Hybrid MAC Protocol with Integrated Multi-Layered Security for Resource-Constrained UAV Swarm Communications
Dhrumil Bhatt, Siddharth Penumatsa, Vidushi Kumar
TL;DR
The paper tackles secure, high-performance UAV swarm communications in FANETs under resource constraints. It integrates a Dynamic Weighted Clustering Protocol, a SC-HybridMAC, and a two-layer security model (cryptographic authentication plus a Beta Reputation System) and validates them in NS-3 with realistic mobility, channels, and energy models.

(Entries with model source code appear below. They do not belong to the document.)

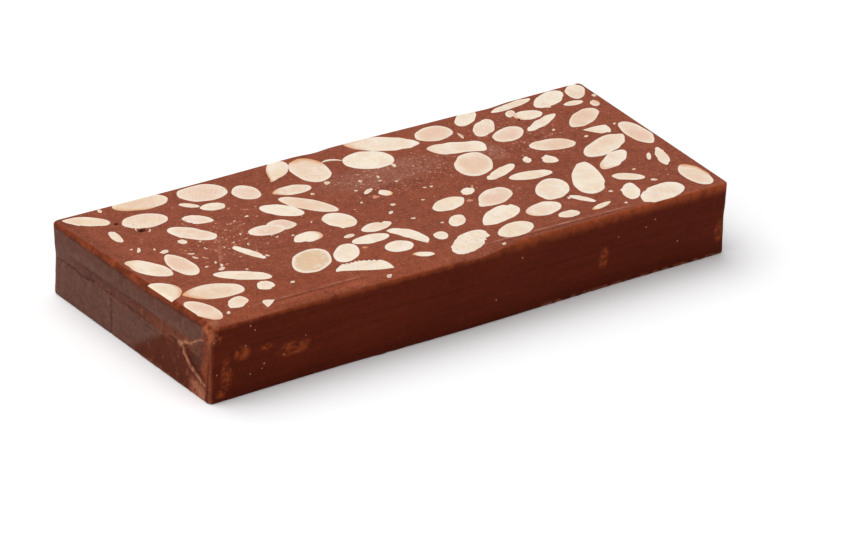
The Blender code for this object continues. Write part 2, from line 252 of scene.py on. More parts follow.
def line_distance(y, z, points):
    """The distance to a line through points."""
    nearest = np.full(np.shape(y), 1e9)
    for (y0, z0), (y1, z1) in zip(points, points[1:]):
        span = (y1 - y0) ** 2 + (z1 - z0) ** 2
        share = np.clip(((y - y0) * (y1 - y0) + (z - z0) * (z1 - z0)) / span, 0.0, 1.0)
        nearest = np.minimum(nearest, np.hypot(y - lerp(y0, y1, share), z - lerp(z0, z1, share)))
    return nearest


def inside_triangle(y, z, corners, softness):
    """1 inside a triangle and 0 outside it, with soft edges."""
    depth = np.full(np.shape(y), 1e9)
    middle = np.mean(corners, axis=0)
    for (y0, z0), (y1, z1) in zip(corners, (*corners[1:], corners[0])):
        normal = np.array((z0 - z1, y1 - y0)) / math.hypot(y1 - y0, z1 - z0)
        if np.dot(normal, middle - (y0, z0)) < 0:
            normal = -normal
        depth = np.minimum(depth, (y - y0) * normal[0] + (z - z0) * normal[1])
    return ease(depth / softness + 0.5)


def corner_y(corner, z):
    return corner.y + lerp(corner.base_dy, corner.top_dy, z / HEIGHT)


def corner_x(corner, z):
    return corner.x + lerp(corner.base_dx, corner.top_dx, z / HEIGHT)


def side_wave(share):
    return SIDE_WAVE * np.sin(3 * math.pi * share) * np.sin(math.pi * share)


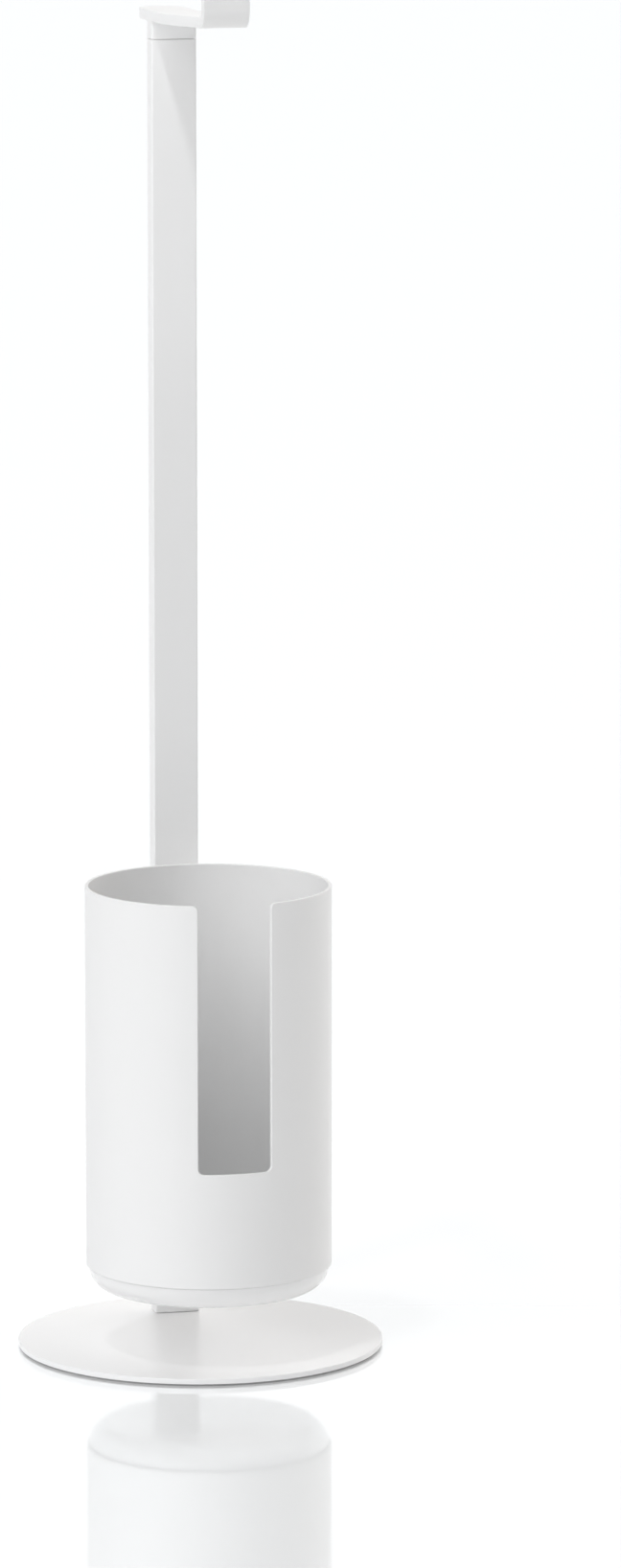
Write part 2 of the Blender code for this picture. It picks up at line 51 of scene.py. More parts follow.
# Camera, as fitted to the photograph
CAMERA_PLACE = (-912.8 * MM, -4069.3 * MM, 1000.5 * MM)
CAMERA_DOWN = math.radians(9.377)
CAMERA_LEFT = math.radians(13.475)
CAMERA_LENS = 178.46

# Sizes read from the frame
BASE_LOW, BASE_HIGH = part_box("base_plate")
PAD_LOW, PAD_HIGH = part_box("base_pad")
POST_LOW, POST_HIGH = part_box("post_tube")
BLOCK_LOW, BLOCK_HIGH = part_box("foot_block")
ARM_LOW, ARM_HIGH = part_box("arm")
TUBE_LOW, TUBE_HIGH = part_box("canister_tube")
DISH_LOW, DISH_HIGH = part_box("canister_dish")
POST_WIDTH = POST_HIGH.x - POST_LOW.x
POST_DEPTH = POST_HIGH.y - POST_LOW.y
POST_MIDDLE = (POST_HIGH.y + POST_LOW.y) / 2
TUBE_RADIUS = TUBE_HIGH.x
TUBE_AXIS = TUBE_HIGH.y - TUBE_RADIUS
LEVELS = ("upper", "lower")
SIDES = ("left", "right")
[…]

Key contributions include a locally computed CH election score $S_i = w_T T_i + w_E E_i + w_C C_i$, a cross-layer MAC design balancing CSMA/CA and TDMA, and a time-decayed trust mechanism $E[T_j] = \frac{\alpha}{\alpha + \beta}$ with decay $e^{-\lambda \Delta t}$ to mitigate misbehaving nodes; results show improved PDR, lower latency, and reduced overhead compared to AODV, ICRA, and WCA, with real-time malicious-node detection. The proposed framework demonstrates scalable, hardware-feasible security and performance improvements for UAV swarms, offering a solid foundation for future field deployments and enhancements such as IDS integration and federated decision-making.
Abstract
Flying Ad Hoc Networks (FANETs) present unique challenges due to high node mobility, dynamic topologies, and strict resource constraints. Existing routing protocols often optimize for a single metric, such as path length or energy, while neglecting the complex dependencies between network performance, security, and MAC layer efficiency. This paper introduces a novel hardware software co design framework for secure and adaptive UAV swarm communications, featuring an energy aware protocol stack. The architecture employs a multicast, clustered organization where routing decisions integrate dynamic trust scores, historical link quality, and internodal distance. A hybrid MAC protocol combines contention based and scheduled channel access for optimized throughput. Security is ensured through a zero trust model that fuses cryptographic authentication with a behavioral reputation system, alongside hardware accelerated AES GCM encryption. Comparative analysis in an NS 3 simulation environment demonstrates the framework's superiority in packet delivery ratio, latency, resilience, and overhead, providing a scalable foundation for high performance swarm operations.